* [INSTRUCTION]: Transcribe the stretch of entries below from the line with "What OpenSCAD source" through the line with "corner_r = 0.8; // [0.4:0.1:2]", exactly and with both ends included; leave out all other lines.

*** DATASET ***

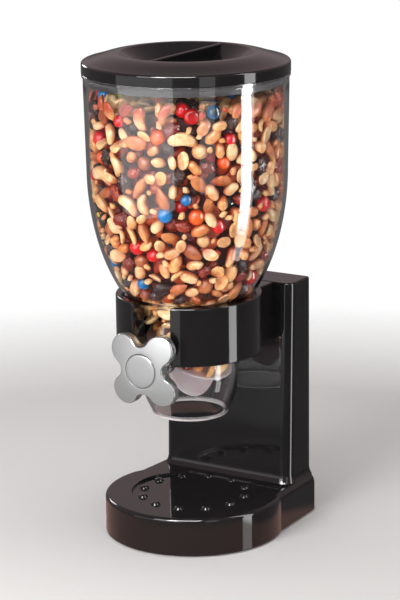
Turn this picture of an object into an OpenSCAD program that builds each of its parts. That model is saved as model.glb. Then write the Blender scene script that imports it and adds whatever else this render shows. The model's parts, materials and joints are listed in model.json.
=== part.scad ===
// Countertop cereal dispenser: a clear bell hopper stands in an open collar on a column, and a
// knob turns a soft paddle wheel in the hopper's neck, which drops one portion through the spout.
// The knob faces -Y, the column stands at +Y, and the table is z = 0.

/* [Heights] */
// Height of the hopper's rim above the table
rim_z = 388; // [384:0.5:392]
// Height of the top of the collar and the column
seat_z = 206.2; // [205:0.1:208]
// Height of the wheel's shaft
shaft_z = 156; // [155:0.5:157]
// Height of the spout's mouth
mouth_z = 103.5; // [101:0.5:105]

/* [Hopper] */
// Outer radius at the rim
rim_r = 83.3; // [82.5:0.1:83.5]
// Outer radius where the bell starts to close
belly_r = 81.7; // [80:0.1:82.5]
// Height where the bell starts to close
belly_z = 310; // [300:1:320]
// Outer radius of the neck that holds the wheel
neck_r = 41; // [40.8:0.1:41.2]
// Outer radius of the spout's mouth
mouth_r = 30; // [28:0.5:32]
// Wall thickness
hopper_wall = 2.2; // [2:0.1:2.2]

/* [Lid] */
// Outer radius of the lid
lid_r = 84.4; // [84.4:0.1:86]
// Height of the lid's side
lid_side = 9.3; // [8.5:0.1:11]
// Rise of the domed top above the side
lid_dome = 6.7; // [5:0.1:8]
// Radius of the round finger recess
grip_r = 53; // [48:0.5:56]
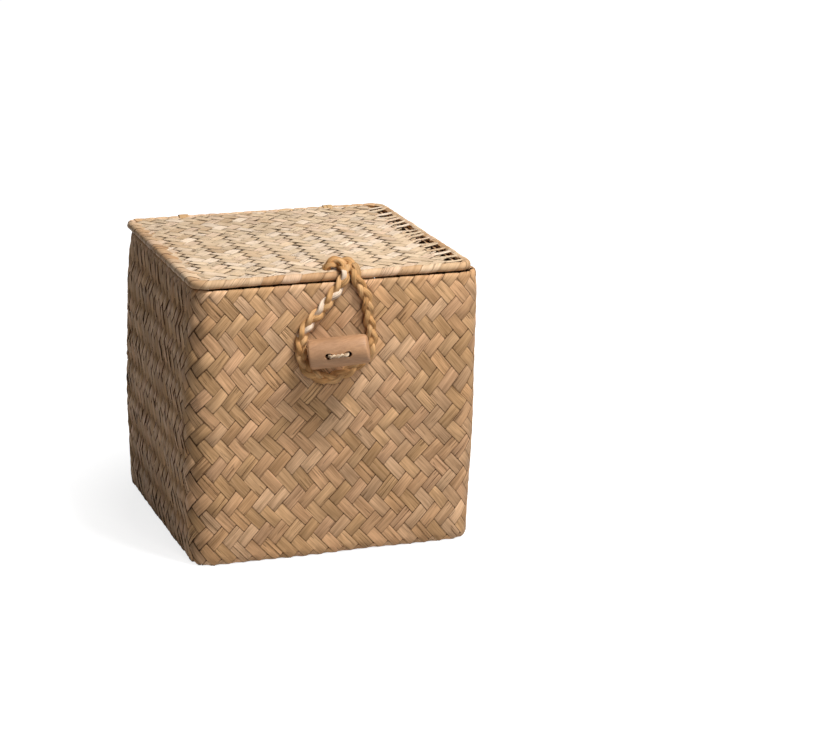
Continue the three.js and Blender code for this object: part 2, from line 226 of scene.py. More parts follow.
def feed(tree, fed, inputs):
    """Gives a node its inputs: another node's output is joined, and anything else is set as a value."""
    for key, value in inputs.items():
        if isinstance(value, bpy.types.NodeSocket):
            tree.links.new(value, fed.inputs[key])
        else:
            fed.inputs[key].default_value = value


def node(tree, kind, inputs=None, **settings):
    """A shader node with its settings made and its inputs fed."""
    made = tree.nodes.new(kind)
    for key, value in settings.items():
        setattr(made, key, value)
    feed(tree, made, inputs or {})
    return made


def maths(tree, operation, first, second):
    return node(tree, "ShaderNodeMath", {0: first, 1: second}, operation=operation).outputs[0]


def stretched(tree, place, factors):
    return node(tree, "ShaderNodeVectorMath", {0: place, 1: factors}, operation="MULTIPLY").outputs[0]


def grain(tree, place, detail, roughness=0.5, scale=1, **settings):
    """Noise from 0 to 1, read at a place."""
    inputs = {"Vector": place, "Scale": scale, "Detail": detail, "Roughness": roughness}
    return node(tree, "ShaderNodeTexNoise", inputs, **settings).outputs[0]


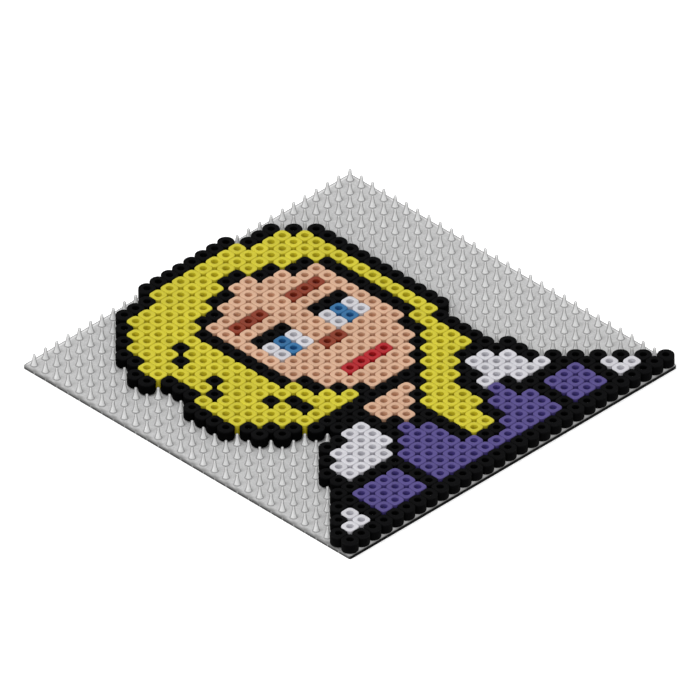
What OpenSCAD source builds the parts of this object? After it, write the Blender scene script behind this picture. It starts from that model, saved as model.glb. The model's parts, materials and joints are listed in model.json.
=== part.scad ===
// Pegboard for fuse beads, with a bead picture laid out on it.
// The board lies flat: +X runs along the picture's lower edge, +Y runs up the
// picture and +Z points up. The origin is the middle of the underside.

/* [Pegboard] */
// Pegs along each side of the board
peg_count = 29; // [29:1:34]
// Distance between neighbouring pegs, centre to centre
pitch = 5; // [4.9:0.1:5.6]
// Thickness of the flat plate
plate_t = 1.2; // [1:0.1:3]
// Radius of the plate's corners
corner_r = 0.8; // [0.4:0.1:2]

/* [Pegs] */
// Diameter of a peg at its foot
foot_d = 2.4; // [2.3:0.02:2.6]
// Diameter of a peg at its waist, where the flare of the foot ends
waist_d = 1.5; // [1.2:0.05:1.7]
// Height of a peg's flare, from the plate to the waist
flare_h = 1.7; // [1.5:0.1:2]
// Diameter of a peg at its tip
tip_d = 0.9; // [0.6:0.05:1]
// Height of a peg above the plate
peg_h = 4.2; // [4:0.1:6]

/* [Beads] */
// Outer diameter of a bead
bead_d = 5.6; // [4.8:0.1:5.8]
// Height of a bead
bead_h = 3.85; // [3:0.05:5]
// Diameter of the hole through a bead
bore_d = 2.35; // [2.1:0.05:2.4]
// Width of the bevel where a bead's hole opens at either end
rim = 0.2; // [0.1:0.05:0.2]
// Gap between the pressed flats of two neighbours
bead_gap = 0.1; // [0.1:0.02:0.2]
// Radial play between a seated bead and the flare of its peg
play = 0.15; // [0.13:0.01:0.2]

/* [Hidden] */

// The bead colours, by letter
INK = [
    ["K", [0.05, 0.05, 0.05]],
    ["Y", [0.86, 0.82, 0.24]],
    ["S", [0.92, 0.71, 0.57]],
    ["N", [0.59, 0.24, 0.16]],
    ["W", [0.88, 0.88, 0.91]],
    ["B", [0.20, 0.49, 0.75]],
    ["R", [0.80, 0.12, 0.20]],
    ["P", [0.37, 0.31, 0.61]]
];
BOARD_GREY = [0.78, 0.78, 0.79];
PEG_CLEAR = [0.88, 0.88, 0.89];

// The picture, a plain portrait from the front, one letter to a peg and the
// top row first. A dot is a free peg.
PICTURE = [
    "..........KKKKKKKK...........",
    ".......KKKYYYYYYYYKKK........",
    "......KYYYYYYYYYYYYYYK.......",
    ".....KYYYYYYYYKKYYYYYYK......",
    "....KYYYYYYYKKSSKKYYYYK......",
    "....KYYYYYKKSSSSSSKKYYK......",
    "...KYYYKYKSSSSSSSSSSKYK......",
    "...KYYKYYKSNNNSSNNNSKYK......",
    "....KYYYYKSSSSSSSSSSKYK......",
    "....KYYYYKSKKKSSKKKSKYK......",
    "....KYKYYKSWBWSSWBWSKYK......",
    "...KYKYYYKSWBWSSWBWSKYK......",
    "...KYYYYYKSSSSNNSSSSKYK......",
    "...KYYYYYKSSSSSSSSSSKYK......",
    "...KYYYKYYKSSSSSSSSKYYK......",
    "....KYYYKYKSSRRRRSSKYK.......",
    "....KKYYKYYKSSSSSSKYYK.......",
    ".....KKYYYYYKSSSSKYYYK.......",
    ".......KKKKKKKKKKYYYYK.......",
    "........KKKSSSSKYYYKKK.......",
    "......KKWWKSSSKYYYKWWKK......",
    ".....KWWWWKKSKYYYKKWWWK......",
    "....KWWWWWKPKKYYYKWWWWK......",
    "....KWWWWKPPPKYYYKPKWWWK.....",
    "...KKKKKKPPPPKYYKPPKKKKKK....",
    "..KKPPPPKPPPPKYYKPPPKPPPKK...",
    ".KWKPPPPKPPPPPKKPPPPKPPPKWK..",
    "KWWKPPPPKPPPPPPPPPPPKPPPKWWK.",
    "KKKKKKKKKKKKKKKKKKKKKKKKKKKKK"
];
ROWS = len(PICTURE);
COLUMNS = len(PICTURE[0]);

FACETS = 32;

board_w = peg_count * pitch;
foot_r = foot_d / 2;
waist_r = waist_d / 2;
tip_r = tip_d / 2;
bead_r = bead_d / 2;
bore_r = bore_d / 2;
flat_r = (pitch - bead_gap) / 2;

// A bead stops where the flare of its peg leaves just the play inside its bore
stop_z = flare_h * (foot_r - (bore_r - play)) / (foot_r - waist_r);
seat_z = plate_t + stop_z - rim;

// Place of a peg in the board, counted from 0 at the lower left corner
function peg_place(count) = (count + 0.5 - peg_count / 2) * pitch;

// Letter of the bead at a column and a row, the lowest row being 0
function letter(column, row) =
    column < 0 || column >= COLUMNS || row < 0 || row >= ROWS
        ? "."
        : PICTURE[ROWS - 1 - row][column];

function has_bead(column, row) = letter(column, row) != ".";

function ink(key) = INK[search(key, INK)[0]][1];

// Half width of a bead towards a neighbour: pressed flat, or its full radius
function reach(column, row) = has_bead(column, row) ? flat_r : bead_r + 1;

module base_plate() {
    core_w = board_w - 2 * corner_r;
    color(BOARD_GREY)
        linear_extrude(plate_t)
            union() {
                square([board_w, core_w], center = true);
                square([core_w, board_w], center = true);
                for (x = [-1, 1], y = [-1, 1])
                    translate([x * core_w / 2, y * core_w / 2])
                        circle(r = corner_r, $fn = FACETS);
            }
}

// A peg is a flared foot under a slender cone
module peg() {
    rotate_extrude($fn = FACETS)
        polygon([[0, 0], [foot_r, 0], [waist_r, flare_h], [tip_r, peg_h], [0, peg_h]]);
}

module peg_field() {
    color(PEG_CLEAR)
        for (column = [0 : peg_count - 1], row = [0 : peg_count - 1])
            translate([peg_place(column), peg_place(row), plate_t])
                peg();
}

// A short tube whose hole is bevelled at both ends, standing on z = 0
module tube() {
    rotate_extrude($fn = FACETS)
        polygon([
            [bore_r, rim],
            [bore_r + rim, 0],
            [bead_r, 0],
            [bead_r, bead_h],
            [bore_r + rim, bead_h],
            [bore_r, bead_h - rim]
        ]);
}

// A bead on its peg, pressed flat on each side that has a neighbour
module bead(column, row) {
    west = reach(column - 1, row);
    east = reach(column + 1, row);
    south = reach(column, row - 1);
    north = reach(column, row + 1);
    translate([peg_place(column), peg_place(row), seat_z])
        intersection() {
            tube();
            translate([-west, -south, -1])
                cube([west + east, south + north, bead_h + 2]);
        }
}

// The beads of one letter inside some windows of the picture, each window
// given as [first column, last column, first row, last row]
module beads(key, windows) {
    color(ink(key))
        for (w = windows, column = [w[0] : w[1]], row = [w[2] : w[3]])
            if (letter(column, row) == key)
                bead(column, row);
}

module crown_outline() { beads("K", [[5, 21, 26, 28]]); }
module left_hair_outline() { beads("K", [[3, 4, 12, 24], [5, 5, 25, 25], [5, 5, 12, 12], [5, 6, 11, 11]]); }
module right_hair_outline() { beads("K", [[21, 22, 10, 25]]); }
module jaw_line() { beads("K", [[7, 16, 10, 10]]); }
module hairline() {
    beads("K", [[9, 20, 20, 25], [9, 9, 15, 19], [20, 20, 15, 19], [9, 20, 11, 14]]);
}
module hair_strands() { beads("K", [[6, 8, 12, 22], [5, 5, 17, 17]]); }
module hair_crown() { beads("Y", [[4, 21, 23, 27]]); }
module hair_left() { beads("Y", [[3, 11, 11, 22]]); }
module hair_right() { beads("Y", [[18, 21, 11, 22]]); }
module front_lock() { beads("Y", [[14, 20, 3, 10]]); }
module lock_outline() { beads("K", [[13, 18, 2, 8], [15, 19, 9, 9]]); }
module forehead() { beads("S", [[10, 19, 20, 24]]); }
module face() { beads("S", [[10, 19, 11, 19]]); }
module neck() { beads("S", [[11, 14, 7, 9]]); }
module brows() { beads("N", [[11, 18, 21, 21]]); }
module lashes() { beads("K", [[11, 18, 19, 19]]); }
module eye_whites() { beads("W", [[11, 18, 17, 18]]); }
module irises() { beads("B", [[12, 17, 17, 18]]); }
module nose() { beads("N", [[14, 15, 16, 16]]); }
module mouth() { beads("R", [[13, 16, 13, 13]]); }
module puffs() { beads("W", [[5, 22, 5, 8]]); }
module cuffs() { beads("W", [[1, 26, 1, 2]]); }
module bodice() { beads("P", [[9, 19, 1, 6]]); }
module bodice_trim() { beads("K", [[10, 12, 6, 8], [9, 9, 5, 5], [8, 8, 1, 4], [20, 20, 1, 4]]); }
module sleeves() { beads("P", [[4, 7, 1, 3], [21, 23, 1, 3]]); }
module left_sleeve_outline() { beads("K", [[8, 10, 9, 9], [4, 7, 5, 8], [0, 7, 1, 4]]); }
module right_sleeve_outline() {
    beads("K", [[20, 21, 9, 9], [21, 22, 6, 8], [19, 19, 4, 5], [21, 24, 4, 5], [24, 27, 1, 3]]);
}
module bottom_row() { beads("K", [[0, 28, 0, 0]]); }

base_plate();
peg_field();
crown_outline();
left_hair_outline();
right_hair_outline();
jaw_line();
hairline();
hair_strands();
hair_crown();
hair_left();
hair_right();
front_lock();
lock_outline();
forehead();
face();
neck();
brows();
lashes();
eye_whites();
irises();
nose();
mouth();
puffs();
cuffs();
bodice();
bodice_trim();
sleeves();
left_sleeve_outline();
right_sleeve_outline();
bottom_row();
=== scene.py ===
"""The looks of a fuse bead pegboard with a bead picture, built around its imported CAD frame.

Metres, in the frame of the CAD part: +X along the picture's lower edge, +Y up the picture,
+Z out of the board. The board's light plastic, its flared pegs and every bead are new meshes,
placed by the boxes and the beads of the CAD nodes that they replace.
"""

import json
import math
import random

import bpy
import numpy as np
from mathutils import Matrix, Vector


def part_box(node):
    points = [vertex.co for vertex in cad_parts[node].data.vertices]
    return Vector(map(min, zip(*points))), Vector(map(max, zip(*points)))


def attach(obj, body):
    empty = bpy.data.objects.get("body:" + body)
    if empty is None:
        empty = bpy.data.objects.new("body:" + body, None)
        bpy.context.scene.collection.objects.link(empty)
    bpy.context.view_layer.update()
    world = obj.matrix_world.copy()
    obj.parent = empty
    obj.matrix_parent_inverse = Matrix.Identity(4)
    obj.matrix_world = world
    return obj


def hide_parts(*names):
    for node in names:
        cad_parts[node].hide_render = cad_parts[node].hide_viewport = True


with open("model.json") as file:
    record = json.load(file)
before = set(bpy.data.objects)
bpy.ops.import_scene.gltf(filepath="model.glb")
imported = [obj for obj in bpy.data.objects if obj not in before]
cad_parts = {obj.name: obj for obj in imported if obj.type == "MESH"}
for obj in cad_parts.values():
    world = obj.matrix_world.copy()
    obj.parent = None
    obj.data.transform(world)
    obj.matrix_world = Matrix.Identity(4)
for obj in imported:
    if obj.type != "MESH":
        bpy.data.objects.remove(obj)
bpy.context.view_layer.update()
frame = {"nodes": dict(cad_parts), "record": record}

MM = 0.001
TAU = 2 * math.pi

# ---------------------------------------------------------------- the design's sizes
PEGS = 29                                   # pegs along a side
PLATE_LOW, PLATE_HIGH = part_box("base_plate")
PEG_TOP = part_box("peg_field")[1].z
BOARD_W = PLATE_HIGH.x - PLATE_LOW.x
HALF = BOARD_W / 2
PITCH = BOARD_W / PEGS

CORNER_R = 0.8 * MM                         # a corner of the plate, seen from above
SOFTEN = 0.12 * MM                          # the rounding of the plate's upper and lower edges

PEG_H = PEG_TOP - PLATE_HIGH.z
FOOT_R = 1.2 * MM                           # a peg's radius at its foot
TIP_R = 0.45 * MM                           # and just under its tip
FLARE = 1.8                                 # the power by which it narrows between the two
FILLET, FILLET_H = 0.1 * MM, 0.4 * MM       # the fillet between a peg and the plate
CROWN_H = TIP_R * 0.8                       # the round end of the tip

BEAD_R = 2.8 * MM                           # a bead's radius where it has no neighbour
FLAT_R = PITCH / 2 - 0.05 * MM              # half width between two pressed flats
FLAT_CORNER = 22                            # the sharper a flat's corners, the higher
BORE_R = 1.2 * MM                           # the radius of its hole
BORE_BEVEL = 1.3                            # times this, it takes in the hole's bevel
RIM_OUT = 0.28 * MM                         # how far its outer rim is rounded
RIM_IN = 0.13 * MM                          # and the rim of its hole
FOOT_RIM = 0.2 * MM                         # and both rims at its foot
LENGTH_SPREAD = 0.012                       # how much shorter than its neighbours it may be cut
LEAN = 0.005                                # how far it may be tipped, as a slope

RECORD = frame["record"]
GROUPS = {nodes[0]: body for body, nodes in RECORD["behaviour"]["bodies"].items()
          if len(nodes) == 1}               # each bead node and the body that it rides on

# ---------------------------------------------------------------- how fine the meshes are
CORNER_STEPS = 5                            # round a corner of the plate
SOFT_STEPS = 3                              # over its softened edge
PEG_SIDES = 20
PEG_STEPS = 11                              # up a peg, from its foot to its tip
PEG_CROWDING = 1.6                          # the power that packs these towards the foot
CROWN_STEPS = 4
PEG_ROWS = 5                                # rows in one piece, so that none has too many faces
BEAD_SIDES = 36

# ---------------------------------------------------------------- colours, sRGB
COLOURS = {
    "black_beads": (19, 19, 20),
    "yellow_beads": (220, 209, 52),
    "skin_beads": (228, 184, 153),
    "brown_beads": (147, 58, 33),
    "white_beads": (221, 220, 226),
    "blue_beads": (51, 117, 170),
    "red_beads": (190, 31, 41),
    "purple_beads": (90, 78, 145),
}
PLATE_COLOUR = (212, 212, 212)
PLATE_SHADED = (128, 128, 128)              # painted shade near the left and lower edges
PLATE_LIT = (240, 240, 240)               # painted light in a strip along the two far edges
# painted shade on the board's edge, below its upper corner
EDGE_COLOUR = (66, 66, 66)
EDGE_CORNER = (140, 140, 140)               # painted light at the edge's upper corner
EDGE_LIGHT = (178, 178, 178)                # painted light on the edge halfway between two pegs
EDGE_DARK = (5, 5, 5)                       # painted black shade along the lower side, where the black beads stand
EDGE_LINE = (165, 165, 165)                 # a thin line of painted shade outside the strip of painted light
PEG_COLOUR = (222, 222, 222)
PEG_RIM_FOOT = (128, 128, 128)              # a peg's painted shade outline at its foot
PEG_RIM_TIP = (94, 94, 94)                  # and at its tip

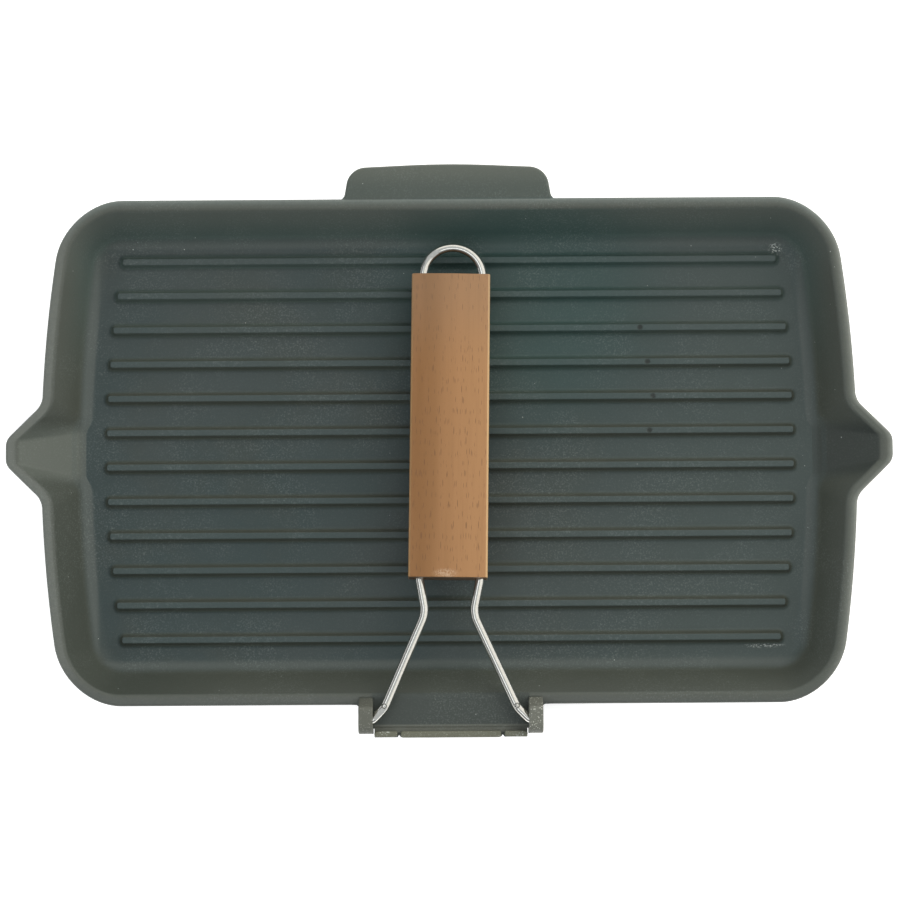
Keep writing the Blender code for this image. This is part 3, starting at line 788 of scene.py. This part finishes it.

***

* [ANSWER TO THIS TASK]:
What OpenSCAD source builds the parts of this object? After it, write the Blender scene script behind this picture. It starts from that model, saved as model.glb. The model's parts, materials and joints are listed in model.json.
=== part.scad ===
// Pegboard for fuse beads, with a bead picture laid out on it.
// The board lies flat: +X runs along the picture's lower edge, +Y runs up the
// picture and +Z points up. The origin is the middle of the underside.

/* [Pegboard] */
// Pegs along each side of the board
peg_count = 29; // [29:1:34]
// Distance between neighbouring pegs, centre to centre
pitch = 5; // [4.9:0.1:5.6]
// Thickness of the flat plate
plate_t = 1.2; // [1:0.1:3]
// Radius of the plate's corners
corner_r = 0.8; // [0.4:0.1:2]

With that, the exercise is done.